Why has it always meant to me that living life to the fullest means you must do everything right now and rush. I understand there is no day but today but that doesn't mean you shouldn't enjoy something the way it is. I will give an example. I am dating this guy named Mike. I like him very much. We've been dating for a little over a month. I like him a and normal Jenn would be freaking out thinking why have we haven't talked about where this is going or see if the next level is coming. I like him and I know he likes me so I honestly just want to leave it at that and enjoy his company for the time being. Which is very unlike me. When I was thinking this I thought if this guy is "the one" (which by the way I refuse to believe there is just one, but that is a different blog at another time) then I have my whole life to be with him. So, I should enjoy getting to know him and after a few months take it from there Or if he isn't "the one" then why would I rush into a relationship with someone in which it is doomed to fail. Why should I not just take what we have for now and see where it goes.

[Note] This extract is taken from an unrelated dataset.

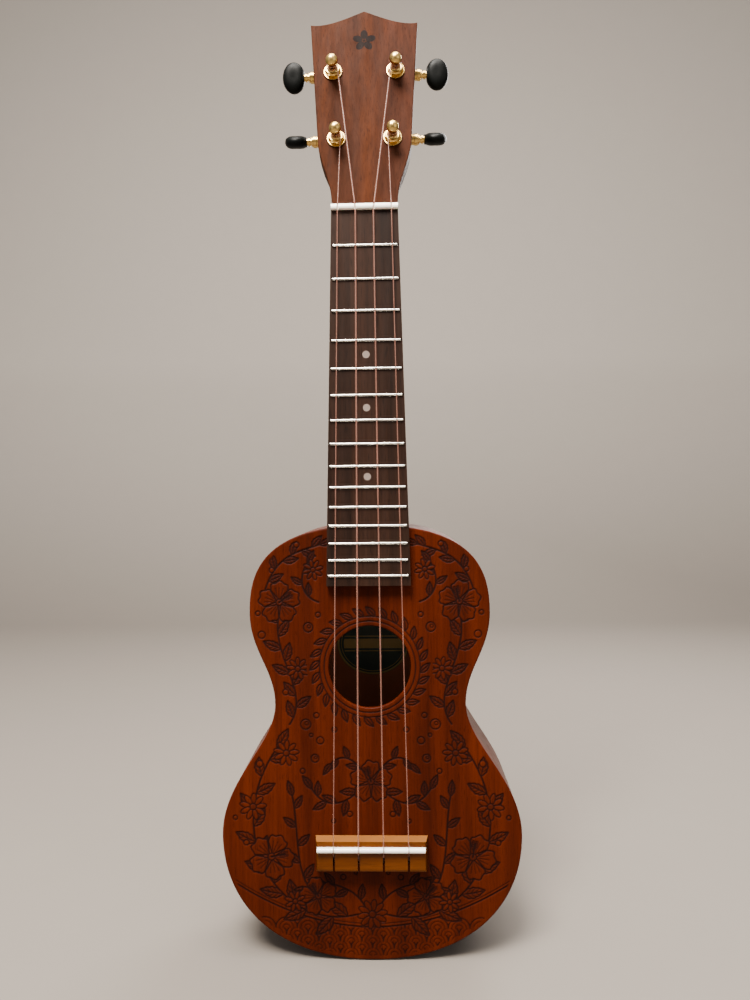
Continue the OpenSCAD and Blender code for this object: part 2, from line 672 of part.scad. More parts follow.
module mounting_screw() color(case_gold) translate([0, lug_y, head_back]) difference() {
    union() {
        rod(-1.4, 8.4, screw_r, $fn = 24);
        rod(-2.5, 1.1, 1.5, 1.9, $fn = 32);
    }
    translate([-2.5, -0.2, -2.6]) cube([5, 0.4, 0.5]);
}

// ---------- nodes ----------

soundboard();
back_plate();
bent_side(true);  // side_left
bent_side(false);  // side_right
lining(inner_front);  // lining_front
lining(inner_back - lining_h);  // lining_back
neck_block();
tail_block();
top_brace(131);  // top_brace_upper
top_brace(64);  // top_brace_lower
bridge_patch();
back_brace(134);  // back_brace_upper
back_brace(46);  // back_brace_middle
back_brace(-6);  // back_brace_lower
label();
neck();
heel_cap();
fretboard();
frets();
position_dots();
nut();
bridge();
saddle();
string(0);  // string_g
string(1);  // string_c
string(2);  // string_e
string(3);  // string_a
winding(0);  // winding_g
winding(1);  // winding_c
winding(2);  // winding_e
winding(3);  // winding_a
at_post(0) tuner_housing();  // tuner_housing_g
at_post(1) tuner_housing();  // tuner_housing_c
at_post(2) tuner_housing();  // tuner_housing_e
at_post(3) tuner_housing();  // tuner_housing_a
at_post(0) post();  // post_g
at_post(1) post();  // post_c
at_post(2) post();  // post_e
at_post(3) post();  // post_a
at_post(0) worm_wheel();  // worm_wheel_g
at_post(1) worm_wheel();  // worm_wheel_c
at_post(2) worm_wheel();  // worm_wheel_e
at_post(3) worm_wheel();  // worm_wheel_a
at_post(0) worm_shaft();  // worm_shaft_g
at_post(1) worm_shaft();  // worm_shaft_c
at_post(2) worm_shaft();  // worm_shaft_e
at_post(3) worm_shaft();  // worm_shaft_a
at_post(0) button(0);  // button_g
at_post(1) button(1);  // button_c
at_post(2) button(2);  // button_e
at_post(3) button(3);  // button_a
at_post(0) button_screw();  // button_screw_g
at_post(1) button_screw();  // button_screw_c
at_post(2) button_screw();  // button_screw_e
at_post(3) button_screw();  // button_screw_a
each_post() tuner_cover();  // tuner_covers
each_post() post_bushing();  // post_bushings
each_post() post_washer();  // post_washers
each_post() mounting_screw();  // mounting_screws
each_post() shaft_bushing();  // shaft_bushings
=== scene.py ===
import math

import bmesh
import bpy
import numpy as np
from mathutils import Matrix, Vector


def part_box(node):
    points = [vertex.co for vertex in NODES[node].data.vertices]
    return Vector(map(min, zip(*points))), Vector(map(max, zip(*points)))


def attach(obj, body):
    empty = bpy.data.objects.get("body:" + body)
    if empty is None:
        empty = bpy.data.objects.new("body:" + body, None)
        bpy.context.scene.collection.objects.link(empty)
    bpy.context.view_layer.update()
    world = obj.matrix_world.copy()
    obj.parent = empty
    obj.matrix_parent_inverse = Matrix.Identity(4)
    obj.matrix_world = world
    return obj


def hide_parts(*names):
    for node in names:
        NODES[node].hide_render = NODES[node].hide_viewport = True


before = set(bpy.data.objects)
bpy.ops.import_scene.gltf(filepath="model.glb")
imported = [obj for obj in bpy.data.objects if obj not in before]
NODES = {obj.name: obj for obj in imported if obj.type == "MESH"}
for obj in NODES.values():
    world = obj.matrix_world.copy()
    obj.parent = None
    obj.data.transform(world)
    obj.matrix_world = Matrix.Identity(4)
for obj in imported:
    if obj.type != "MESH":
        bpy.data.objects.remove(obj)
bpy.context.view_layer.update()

MM = 0.001


def span(node):
    low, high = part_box(node)
    return np.array(low) / MM, np.array(high) / MM


# Body
BODY_LOW, BODY_HIGH = span("soundboard")
FRONT = BODY_LOW[1]                    # outer face of the soundboard
TOP, BOTTOM = BODY_HIGH[2], BODY_LOW[2]
UPPER_Z, UPPER_HALF = 128.3, 66.7      # height and half width of the upper bout
WAIST_Z, WAIST_HALF = 77.3, 53.0
LOWER_Z, LOWER_HALF = 4.3, 83.3        # of the lower bout
HOLE_R, HOLE_Z, HOLE_EDGE = 22.8, 98.0, 0.7
SIDE_T, PLATE_T = 2.0, 2.0
GROOVE_DEPTH, TONE_DEPTH = 0.32, 0.05  # engraved lines and shaded areas

# Neck and headstock
NUT_Z, HEAD_Z = span("nut")[0][2], span("nut")[1][2]
BOARD_Y = span("fretboard")[0][1]
NUT_HALF = 18.3
TILT = math.radians(10)
TILT_SIN, TILT_COS = math.sin(TILT), math.cos(TILT)
HEAD_T = 11.0
HEAD_EDGE = 0.55
EMBLEM = np.array([0.0, 103.5])

# Tuners, on the headstock's own plane (across, up). Strings run g, c, e, a from -X to +X.
STRINGS = "gcea"
POSTS = {"g": (-15.8, 41.6), "c": (-17.8, 83.6), "e": (17.8, 83.6), "a": (15.8, 41.6)}
BUTTON_UP, BUTTON_Z = 9.35, -HEAD_T - 4.6  # button axis above the post and behind the face

# Strings
STRING_D = {"g": 0.62, "c": 0.91, "e": 0.81, "a": 0.62}
SADDLE_PITCH, NUT_PITCH = 13.65, 9.8
SLOT_Y = BOARD_Y - 0.9 - 0.2           # floor of the nut slots
SADDLE_Y, SADDLE_R = BOARD_Y - 5.8, 1.4
POST_WAIST_R, WRAP_LOW, POST_HOLE_UP = 2.2, 3.75, 7.95


def from_head(points):
    """Headstock points (across, up, out of the face) in the instrument's frame."""
    x, up, out = np.moveaxis(np.asarray(points, float), -1, 0)
    y = FRONT + up * TILT_SIN - out * TILT_COS
    return np.stack([x, y, HEAD_Z + up * TILT_COS + out * TILT_SIN], -1)


def to_head(point):
    x, y, z = np.asarray(point, float) - [0, FRONT, HEAD_Z]
    return np.array([x, y * TILT_SIN + z * TILT_COS, -y * TILT_COS + z * TILT_SIN])


def on_head(outline, out):
    """A flat outline laid parallel to the headstock's face."""
    return from_head(np.column_stack([outline, np.full(len(outline), out)]))


# ---------------------------------------------------------------- plane curves

def signed_power(x, power):
    return np.sign(x) * np.abs(x) ** power


def bezier(a, b, c, d, t):
    t = np.asarray(t)[:, None]
    a, b, c, d = (np.asarray(v, float)[None, :] for v in (a, b, c, d))
    return (1 - t) ** 3 * a + 3 * t * (1 - t) ** 2 * b + 3 * t * t * (1 - t) * c + t ** 3 * d


def circle(centre, r, n=40):
    a = np.linspace(0, 2 * math.pi, n, endpoint=False)
    return np.stack([centre[0] + r * np.cos(a), centre[1] + r * np.sin(a)], 1)


def oval(centre, angle, reach, half_length, half_width, n):
    """An oval petal that points away from the centre at an angle."""
    u = np.linspace(0, 2 * math.pi, n, endpoint=False)
    points = np.stack([reach + half_length * np.cos(u), half_width * np.sin(u)], 1)
    ca, sa = math.cos(angle), math.sin(angle)
    return np.array(centre) + points @ np.array([[ca, sa], [-sa, ca]])


def mirrored(half):
    """A half curve that ends on the mirror plane, continued back up the other side."""
    return np.concatenate([half, (half[:-1] * [-1, 1])[::-1]])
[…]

This doesn't just go with relationships. I see it with my job as well. I haven't been looking for another job yet even though I hate my job immensely because I want to see where I go with this company for a year. If it works out well I'll stay, if not, then I'll look. At least then I'll have more to put on a resume and say on a interview.

My point being yes it is very important to take advantage of every opportunity, live life like it is your last day on earth by complete ling your bucket list and telling the people you care for how you feel. The whole point of living life to the fullest is to remind you to not take things for granted. Sometimes the only way to not take for granted is to not rush good things, or see where an opportunity will take you even after a year. Because if your to busy trying to see the big picture you forget the small details.

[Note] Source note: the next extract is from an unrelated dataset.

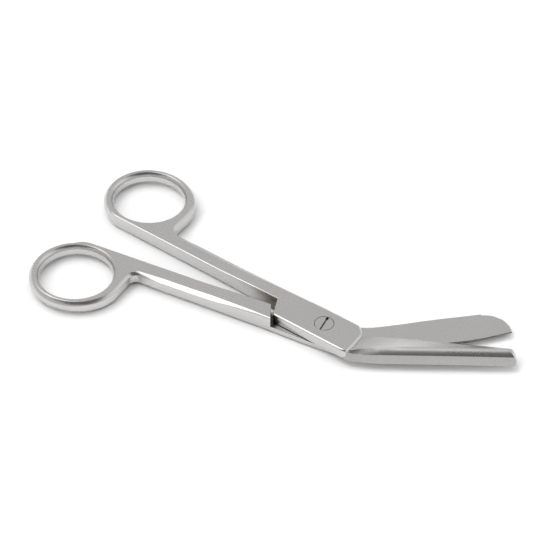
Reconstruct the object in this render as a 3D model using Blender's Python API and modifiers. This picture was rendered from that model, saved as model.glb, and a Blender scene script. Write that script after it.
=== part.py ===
"""Episiotomy scissors: two steel forgings that cross at a half-lap joint and turn about one slotted screw.

Lengths are in metres. The origin is on the screw's axis, in the plane of the underside. +Z is up, and +X runs
from the screw towards the tips, along the line where the two closed shanks meet. The lower half lies along X.
The upper half is drawn closed, over the lower one, and then opened about the screw by REST_OPENING.

A half is drawn in x, u and z: u is the distance outwards from the line where the shanks meet, towards the
half's own finger ring, and z is the distance from its exposed face. So the lower half's ring lies at -Y and
the upper half's at +Y, and the joint is a half lap: each half keeps its own share of the thickness there.
"""
import math

import bmesh
import bpy
from mathutils import Matrix, Vector

# The joint
REST_OPENING = math.radians(10.35)
LOWER_PLATE = 0.0022
UPPER_PLATE = 0.00315
JOINT_GAP = 0.00025
PLATE_INNER_SIDE = 0.0060
PLATE_OUTER_SIDE = 0.0059
PLATE_REAR = 0.0146
PLATE_REAR_SLANT = 0.0028
PLATE_FRONT = 0.01275
PLATE_FRONT_SLANT = 0.00075
PLATE_OUTER_CORNER = 0.0030
PLATE_INNER_CORNER = 0.0008
SHOULDER_CLEARANCE = 0.0003

# The shanks. The walls are where their flat inner sides lie, outwards from the centre line.
UPPER_WALL = 0.00015
LOWER_WALL = -0.00045
SHANK_OUTER_SIDE = 0.0053
TAPER_START = 0.0200
TAPER_END = 0.0430
HANDLE_THICKNESS = 0.0043
CROTCH_X = 0.0629
CROTCH_RADIUS = 0.0022

# The finger rings
RING_X = 0.0772
HOLE_LENGTH = 0.0226
UPPER_HOLE_WIDTH = 0.0218
LOWER_HOLE_WIDTH = 0.0225
RING_SECTION_END = 0.0030
RING_SECTION_SIDE = 0.0026
RING_SECTION_FLANK = 0.0020
RING_SECTION_WEB = 0.0037
RING_WEB_END = -20.0
HOLE_ROUNDING = 0.0012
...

I will always try to take advantage of every opportunity that arises. I will try to complete my bucket list. But I will also try my very hardest to takes things as is and enjoy things as they come. Sometimes going with the flow is living life fully.

Monday, May 31, 2010

The Buried Life 2

One thing I did not have on my list was make the front page of the newspaper. I never thought of it actually.. but it would be damn kool. Well on Friday May, 28 2010 I did. It was my graduation day and I was all dolled up in my cap and gown, praying to God the rain holds out. As I walk into my department building I see my best college friends. We all hug and take a picture. As soon as we take a picture we get approached my a photographer by the Staten Island Advance, asking us if we will take a picture. Of course we agreed and we took about ten pictures, 9 of them being classic lovely pictures, one being a funny picture. Well the next day I get an e-mail from my father that says front page of the advance which a link is attached as well. I open it up in my blackberry and there it is, front page, where everyone can see, the funny picture. Words cannot describe the embarrassment that came over me. I was mortified, completely mortified. My mouth is open wide as if I'm screaming yeah! My hair is frizzy from the rain that followed the ceremony. I look completly stupid. Again I repeat completely mortified. I call my friends who is in the picture with me, Dave and Diana. They love it. Diana thinks we look funny. Dave is embarrassed but doesn't care because he feels like a celebrity for a day. Thank the Lord Jesus Christ in heaven my crush is out of the country on vacation. As the day goes on, the texts messages and facebook comments begin. Everyone says it's not "that bad" which implies to me that they think it's bad but not as bad as I feel. Most people say I look happy and cute. I know I've said it, I look like an idiot but I made the front page of the newspaper. I do believe that not even the real buried life crew even did that.
One more thing to add on my list. One more thing to scratch off.

Sunday, May 23, 2010

GRADUATION

This week I am graduating, well having the ceremony because I graduated in January. I see it as an excuse to get off work for a day. This is because I feel I am not the same Jenny I was 6 months ago. I say that very often I know, but mostly it’s because it's true. I should be changing as in growing up; you never want to stay the same forever. Since I walked out of CSI last I have been to Europe, filed for 401k, worked 50 hours a week every week, and bought a car. I'm a grown up.
However walking in the ceremony does give this sense of accomplishment, Kind of like wrapping that pretty pink bow around my college education. I miss college every day. I miss the sense of knowledge the campus felt like. I miss learning so many different things I never thought of before. I miss questioning my life and my path. I miss learning photography and taking the classes and even the smell of the darkroom. I miss my comm classes because they were so interesting and so fun. I miss partying on a Thurs. night. I miss looking forward to spring break or winter break and certainly summer. I miss picking out my classes for the next semester. I miss reading the college newspaper and walking around the buildings reading the signs people put up. I miss being the student who always raises her hand.

LEGGINS!!!!

LEGGINS: the greatest tool a woman could use to manipulate a man since the invention of a blow job!
Woman,
do take advantage of this because all is fair in love and war BUT please take my 23 years of wisdom into consideration... if one OVER wears them they become boring to a man... use them mostly "when your the gloves are coming off!"

Sunday, April 25, 2010

I haven't written because there isn't much to say

Ok, Honestly I have not written because my phone won't let me post on the website now, but mostly because there is nothing to report. I go to work, come home, rest for three hours, go to bed and start it all over again. I have become a sad, boring person. I do wanna just relax, I do feel like going to grad school is not in the cards for me yet. But i do miss the adventures. Going to Europe changed me, I mean I was always an adventurous person, Europe was the ultimate adventure. Now that it's over I see how I've grown an changed. Now I'm working everyday. My whole purpose in life is just work, and try to party on the weekends. I want another adventure. I'm looking for one, hopefully one will come.

Friday, April 9, 2010

and again

Again I expect something from someone and he doesn't come through with what he says he will. Its my own fault I just wish God I would actually live and and not expect much. Please. Now I'm praying for it.